To Pat Phelan then and a tour de force of a performance from Connor McIntyre. He's undoubtedly Corrie's most watchable baddie and in a different league to pantomime killer Tony Gordon or the slightly camp drugs lord, Jez Quigley. Nope, Pat is up there looking down on the lot of them. As joyous as his portrayal is though (murder one minute, prayers the next), the second episode of October 27th will, for me, go down as one of the most uncomfortable and unnerving half hours of soap ever. Superb though the acting was (Oliver Farnworth - take a bow), the entire programme felt wrong. As a stand alone, late night drama it would have been perfect or maybe as some Corrie spin-off. However, as part of regular Corrie it felt wrong. The story has taken the show to a different place. It inhabits a world of wonky camera work, uneasy relationships, fear, hatred and cruelty.
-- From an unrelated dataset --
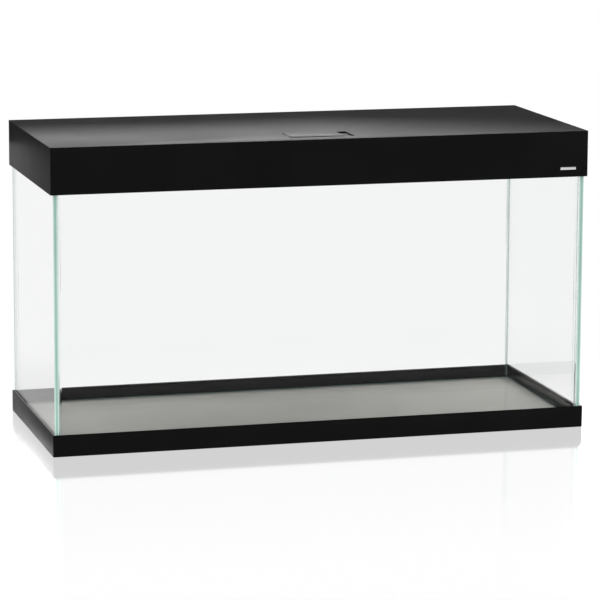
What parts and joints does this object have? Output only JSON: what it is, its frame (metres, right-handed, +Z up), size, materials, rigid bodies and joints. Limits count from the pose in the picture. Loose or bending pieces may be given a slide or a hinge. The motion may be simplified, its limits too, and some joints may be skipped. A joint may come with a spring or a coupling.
{
  "type": "glass aquarium tank",
  "caption": "Rectangular framed glass aquarium tank with a lift-off box hood, a hinged feeding flap and turnable tube lamps under the roof.",
  "frame": {"origin": "middle of the base, on the face that the tank stands on", "axes": "+X along the tank's length to its right end, -Y to the front, +Z up"},
  "size_m": [1.01, 0.41, 0.5608],
  "materials": {
    "frame_plastic": "satin, fine grain",
    "hood_plastic": "satin, fine grain",
    "flap_plastic": "satin, fine grain",
    "foam": "closed-cell foam, matt",
    "glass": "polished",
    "silicone": "clear silicone, glossy",
    "black_sealant": "silicone, glossy",
    "badge_metal": "satin",
    "clip_plastic": "moulded",
    "screw_steel": "plated",
    "lamp_tube": "clear polycarbonate",
    "lamp_cap": "moulded",
    "gland_rubber": "matt",
    "carrier_aluminium": "extruded, satin",
    "board_white": "white solder mask",
    "led_phosphor": "yellow phosphor"
  },
  "bodies": {
    "tank": {"bottom_frame": "frame_plastic", "base_mat": "foam", "bottom_pane": "glass", "front_pane": "glass", "rear_pane": "glass", "left_pane": "glass", "right_pane": "glass", "front_brace": "glass", "rear_brace": "glass", "centre_brace": "glass", "seal_front_left": "silicone", "seal_front_right": "silicone", "seal_rear_left": "silicone", "seal_rear_right": "silicone", "base_seal": "silicone", "brace_seals": "silicone", "frame_sealant": "black_sealant"},
    "hood": {"hood_shell": "hood_plastic", "badge": "badge_metal", "lamp_clips": "clip_plastic", "clip_screws": "screw_steel"},
    "flap": {"feeding_flap": "flap_plastic"},
    "front_lamp": {"front_lamp_tube": "lamp_tube", "front_lamp_cap_left": "lamp_cap", "front_lamp_cap_right": "lamp_cap", "front_lamp_gland": "gland_rubber", "front_lamp_carrier": "carrier_aluminium", "front_lamp_board": "board_white", "front_lamp_leds": "led_phosphor"},
    "rear_lamp": {"rear_lamp_tube": "lamp_tube", "rear_lamp_cap_left": "lamp_cap", "rear_lamp_cap_right": "lamp_cap", "rear_lamp_gland": "gland_rubber", "rear_lamp_carrier": "carrier_aluminium", "rear_lamp_board": "board_white", "rear_lamp_leds": "led_phosphor"}
  },
  "joints": [
    {"name": "hood_lift", "type": "slide", "parent": "tank", "child": "hood", "axis": [0, 0, 1], "range_m": [0, 0.15]},
    {"name": "flap_hinge", "type": "hinge", "parent": "hood", "child": "flap", "pos_m": [-0.051, -0.139, 0.5578], "axis": [0, -1, 0], "range_deg": [0, 100]},
    {"name": "front_lamp_turn", "type": "hinge", "parent": "hood", "child": "front_lamp", "pos_m": [0, -0.05, 0.534], "axis": [1, 0, 0], "range_deg": [-45, 45]},
    {"name": "rear_lamp_turn", "type": "hinge", "parent": "hood", "child": "rear_lamp", "pos_m": [0, 0.07, 0.534], "axis": [1, 0, 0], "range_deg": [-45, 45]}
  ]
}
Had this taken place during Corrie's golden era then no doubt we would have enjoyed Annie Walker keeping Fred Gee hostage in the Rovers cellar, Maggie Clegg cleaving off Jerry Booth's hands in the Corner Shop meat slicer and a heroin-addled Bet Lynch suffocating on her own beehive.

Corrie has always been a bastion of light and shade when it comes to storytelling. While no one wants to be fed a diet of overweight grocers flattening plum puddings, neither does this particular viewer want to spend half an hour in a pit of despair. That's EastEnders' job.